DIRECTIVE
Return only the lines running from the line with "obj.parent = rigid_bodies[body]" down to the line with "CAM_YAW, CAM_PITCH, CAM_ROLL", both included, exactly as they appear.

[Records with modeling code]
Start

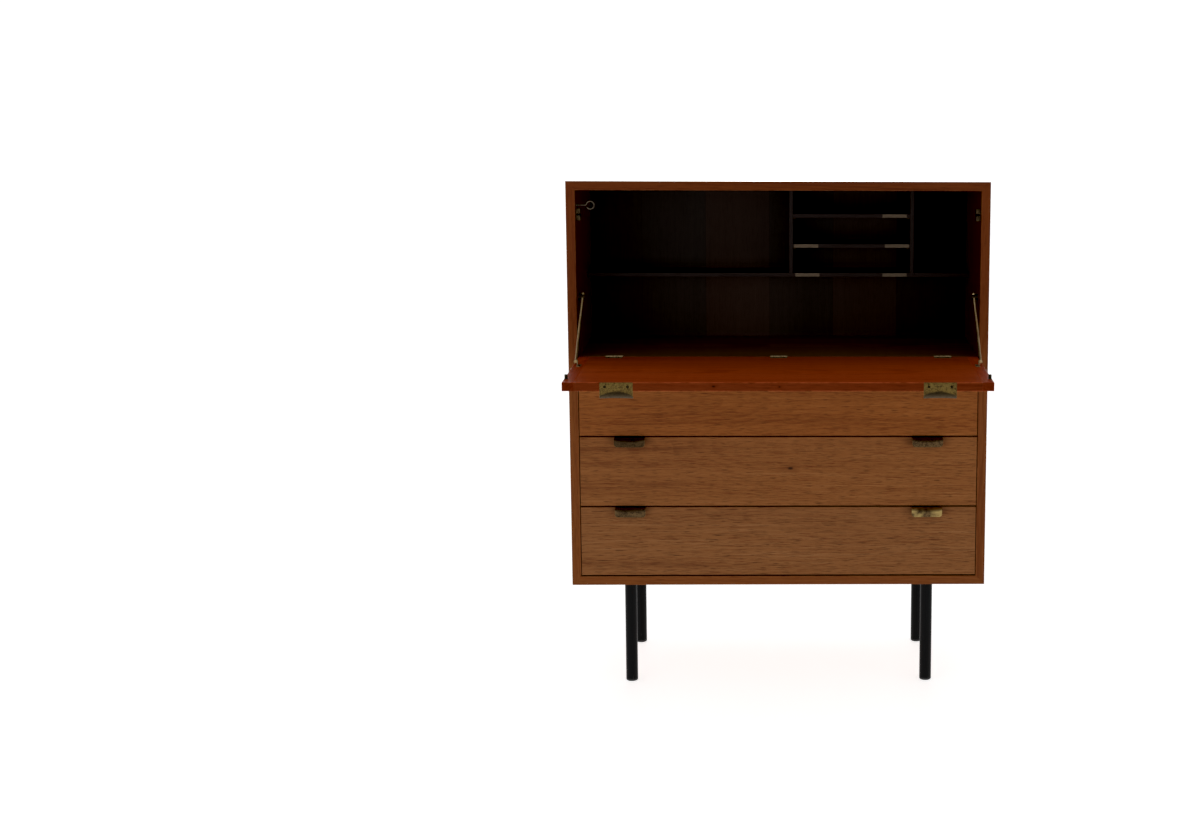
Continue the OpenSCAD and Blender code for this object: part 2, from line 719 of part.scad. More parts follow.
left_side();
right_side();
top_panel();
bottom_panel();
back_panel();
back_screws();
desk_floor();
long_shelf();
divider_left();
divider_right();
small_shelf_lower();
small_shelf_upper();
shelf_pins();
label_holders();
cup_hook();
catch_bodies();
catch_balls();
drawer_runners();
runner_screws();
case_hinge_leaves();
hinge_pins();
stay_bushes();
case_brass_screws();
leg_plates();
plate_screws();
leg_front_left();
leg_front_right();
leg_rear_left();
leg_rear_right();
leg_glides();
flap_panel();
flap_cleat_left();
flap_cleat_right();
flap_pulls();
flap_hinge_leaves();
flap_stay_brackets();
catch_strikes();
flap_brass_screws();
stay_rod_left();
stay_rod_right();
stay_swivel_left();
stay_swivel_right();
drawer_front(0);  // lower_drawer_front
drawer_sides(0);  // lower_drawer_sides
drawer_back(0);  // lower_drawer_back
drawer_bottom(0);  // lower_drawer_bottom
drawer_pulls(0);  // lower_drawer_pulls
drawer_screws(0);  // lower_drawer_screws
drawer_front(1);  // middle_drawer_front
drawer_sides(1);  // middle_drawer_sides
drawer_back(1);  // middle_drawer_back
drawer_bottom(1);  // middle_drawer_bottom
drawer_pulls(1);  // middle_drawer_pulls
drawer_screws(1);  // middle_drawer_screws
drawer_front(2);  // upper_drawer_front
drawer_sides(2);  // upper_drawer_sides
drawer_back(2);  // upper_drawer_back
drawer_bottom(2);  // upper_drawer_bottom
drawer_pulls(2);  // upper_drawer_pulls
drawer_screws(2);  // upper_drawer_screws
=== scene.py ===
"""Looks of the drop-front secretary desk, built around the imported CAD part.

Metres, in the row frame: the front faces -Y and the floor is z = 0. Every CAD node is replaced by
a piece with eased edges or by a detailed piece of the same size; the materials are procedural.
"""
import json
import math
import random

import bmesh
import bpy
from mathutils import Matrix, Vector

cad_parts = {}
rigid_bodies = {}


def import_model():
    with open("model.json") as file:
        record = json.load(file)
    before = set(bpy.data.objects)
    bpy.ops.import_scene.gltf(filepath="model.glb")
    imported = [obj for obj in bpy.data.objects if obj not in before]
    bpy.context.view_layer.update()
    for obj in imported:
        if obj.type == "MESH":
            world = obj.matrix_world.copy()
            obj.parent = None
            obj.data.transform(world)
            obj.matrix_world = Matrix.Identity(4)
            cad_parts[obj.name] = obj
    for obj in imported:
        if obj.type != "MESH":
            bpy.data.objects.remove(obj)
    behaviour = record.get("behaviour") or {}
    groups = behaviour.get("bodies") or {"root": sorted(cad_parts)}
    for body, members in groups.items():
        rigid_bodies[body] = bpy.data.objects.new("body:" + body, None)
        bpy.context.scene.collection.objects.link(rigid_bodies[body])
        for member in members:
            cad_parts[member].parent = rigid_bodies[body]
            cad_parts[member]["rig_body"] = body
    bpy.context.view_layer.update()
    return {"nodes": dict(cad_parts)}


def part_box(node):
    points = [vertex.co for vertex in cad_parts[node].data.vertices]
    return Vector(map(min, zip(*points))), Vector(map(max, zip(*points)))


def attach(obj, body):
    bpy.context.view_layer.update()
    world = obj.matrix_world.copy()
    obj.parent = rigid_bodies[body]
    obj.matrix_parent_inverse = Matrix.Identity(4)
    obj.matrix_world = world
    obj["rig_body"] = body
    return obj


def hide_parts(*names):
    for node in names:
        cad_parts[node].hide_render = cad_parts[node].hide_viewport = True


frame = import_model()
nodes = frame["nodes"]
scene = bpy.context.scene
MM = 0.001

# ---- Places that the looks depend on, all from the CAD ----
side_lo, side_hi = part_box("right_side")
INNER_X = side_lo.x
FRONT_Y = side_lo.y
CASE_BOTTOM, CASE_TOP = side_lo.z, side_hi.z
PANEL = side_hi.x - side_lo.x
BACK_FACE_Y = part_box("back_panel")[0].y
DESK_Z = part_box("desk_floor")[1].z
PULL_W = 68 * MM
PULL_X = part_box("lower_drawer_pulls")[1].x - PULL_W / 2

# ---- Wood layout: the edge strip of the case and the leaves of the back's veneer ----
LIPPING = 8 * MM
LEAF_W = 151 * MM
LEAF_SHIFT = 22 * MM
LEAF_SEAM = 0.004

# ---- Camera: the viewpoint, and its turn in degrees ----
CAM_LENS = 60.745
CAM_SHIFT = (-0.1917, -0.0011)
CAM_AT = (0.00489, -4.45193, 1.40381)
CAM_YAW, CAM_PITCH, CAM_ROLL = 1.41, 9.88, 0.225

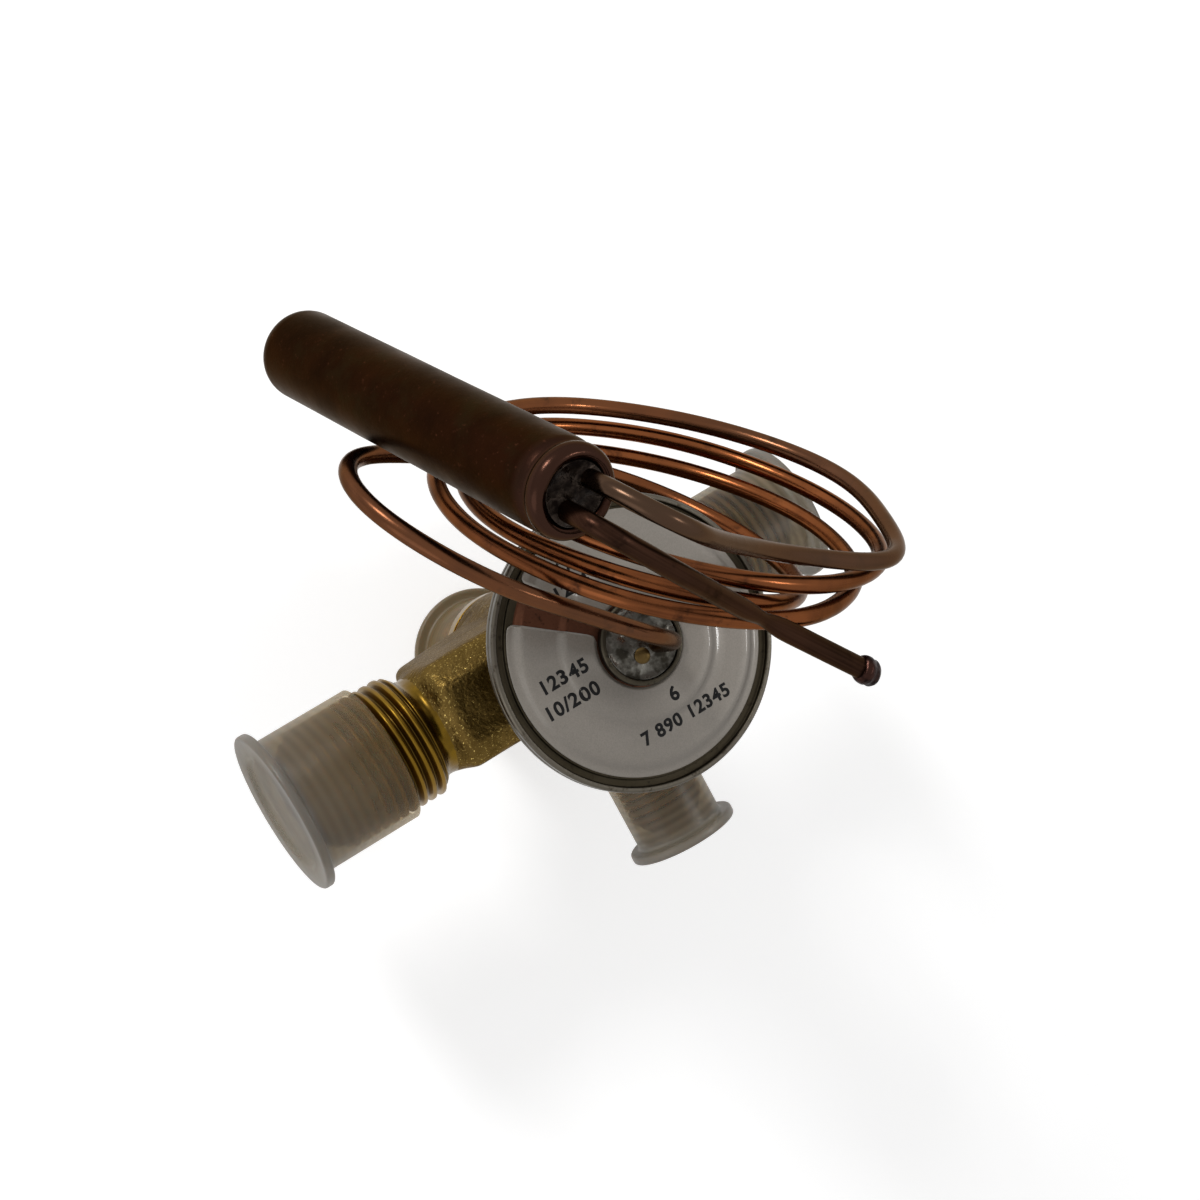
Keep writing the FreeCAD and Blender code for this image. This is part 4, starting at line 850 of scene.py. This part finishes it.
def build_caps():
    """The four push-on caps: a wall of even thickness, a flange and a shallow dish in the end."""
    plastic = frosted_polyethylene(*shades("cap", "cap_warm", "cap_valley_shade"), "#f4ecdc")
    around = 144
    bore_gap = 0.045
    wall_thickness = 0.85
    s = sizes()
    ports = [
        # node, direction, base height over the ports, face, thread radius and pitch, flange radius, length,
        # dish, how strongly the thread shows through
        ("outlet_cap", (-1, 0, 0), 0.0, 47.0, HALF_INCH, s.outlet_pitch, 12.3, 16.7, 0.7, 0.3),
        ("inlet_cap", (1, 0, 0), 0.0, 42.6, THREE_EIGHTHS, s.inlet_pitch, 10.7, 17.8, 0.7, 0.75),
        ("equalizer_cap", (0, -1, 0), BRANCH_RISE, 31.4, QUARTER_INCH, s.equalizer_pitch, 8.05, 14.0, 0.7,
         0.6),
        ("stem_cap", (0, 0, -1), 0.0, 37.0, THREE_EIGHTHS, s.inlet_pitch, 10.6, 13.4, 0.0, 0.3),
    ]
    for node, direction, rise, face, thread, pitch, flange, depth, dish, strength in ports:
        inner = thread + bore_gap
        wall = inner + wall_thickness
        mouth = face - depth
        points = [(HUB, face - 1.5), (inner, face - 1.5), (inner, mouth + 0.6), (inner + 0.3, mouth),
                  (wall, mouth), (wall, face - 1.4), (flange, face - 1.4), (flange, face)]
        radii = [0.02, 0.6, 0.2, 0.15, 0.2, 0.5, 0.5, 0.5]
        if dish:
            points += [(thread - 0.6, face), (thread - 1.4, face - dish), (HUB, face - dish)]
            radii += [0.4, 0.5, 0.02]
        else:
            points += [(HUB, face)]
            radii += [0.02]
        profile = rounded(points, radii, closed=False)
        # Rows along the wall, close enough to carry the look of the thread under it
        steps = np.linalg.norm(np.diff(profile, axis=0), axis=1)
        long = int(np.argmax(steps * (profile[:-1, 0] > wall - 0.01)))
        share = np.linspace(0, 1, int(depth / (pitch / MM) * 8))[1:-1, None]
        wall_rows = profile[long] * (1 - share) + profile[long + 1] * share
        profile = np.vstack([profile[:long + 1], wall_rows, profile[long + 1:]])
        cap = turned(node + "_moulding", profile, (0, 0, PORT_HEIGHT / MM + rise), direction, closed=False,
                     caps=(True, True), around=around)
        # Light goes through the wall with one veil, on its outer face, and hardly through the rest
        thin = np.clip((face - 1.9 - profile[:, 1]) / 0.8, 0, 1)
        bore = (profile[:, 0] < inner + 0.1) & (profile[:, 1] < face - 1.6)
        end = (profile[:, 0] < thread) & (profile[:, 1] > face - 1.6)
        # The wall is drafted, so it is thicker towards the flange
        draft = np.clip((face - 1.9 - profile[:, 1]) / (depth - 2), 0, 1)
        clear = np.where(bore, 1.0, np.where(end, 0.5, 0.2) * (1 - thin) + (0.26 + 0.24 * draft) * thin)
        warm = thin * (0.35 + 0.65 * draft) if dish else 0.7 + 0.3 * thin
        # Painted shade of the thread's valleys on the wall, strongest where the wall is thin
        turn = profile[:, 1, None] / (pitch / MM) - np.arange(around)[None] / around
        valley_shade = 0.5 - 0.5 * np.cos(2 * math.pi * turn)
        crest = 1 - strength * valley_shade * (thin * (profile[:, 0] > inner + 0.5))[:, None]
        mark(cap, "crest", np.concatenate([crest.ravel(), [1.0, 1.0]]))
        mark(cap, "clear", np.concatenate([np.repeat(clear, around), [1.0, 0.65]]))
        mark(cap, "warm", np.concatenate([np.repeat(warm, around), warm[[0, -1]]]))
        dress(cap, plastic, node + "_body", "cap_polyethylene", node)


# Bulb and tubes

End

CORRECT RESPONSE
    obj.parent = rigid_bodies[body]
    obj.matrix_parent_inverse = Matrix.Identity(4)
    obj.matrix_world = world
    obj["rig_body"] = body
    return obj


def hide_parts(*names):
    for node in names:
        cad_parts[node].hide_render = cad_parts[node].hide_viewport = True


frame = import_model()
nodes = frame["nodes"]
scene = bpy.context.scene
MM = 0.001

# ---- Places that the looks depend on, all from the CAD ----
side_lo, side_hi = part_box("right_side")
INNER_X = side_lo.x
FRONT_Y = side_lo.y
CASE_BOTTOM, CASE_TOP = side_lo.z, side_hi.z
PANEL = side_hi.x - side_lo.x
BACK_FACE_Y = part_box("back_panel")[0].y
DESK_Z = part_box("desk_floor")[1].z
PULL_W = 68 * MM
PULL_X = part_box("lower_drawer_pulls")[1].x - PULL_W / 2

# ---- Wood layout: the edge strip of the case and the leaves of the back's veneer ----
LIPPING = 8 * MM
LEAF_W = 151 * MM
LEAF_SHIFT = 22 * MM
LEAF_SEAM = 0.004

# ---- Camera: the viewpoint, and its turn in degrees ----
CAM_LENS = 60.745
CAM_SHIFT = (-0.1917, -0.0011)
CAM_AT = (0.00489, -4.45193, 1.40381)
CAM_YAW, CAM_PITCH, CAM_ROLL = 1.41, 9.88, 0.225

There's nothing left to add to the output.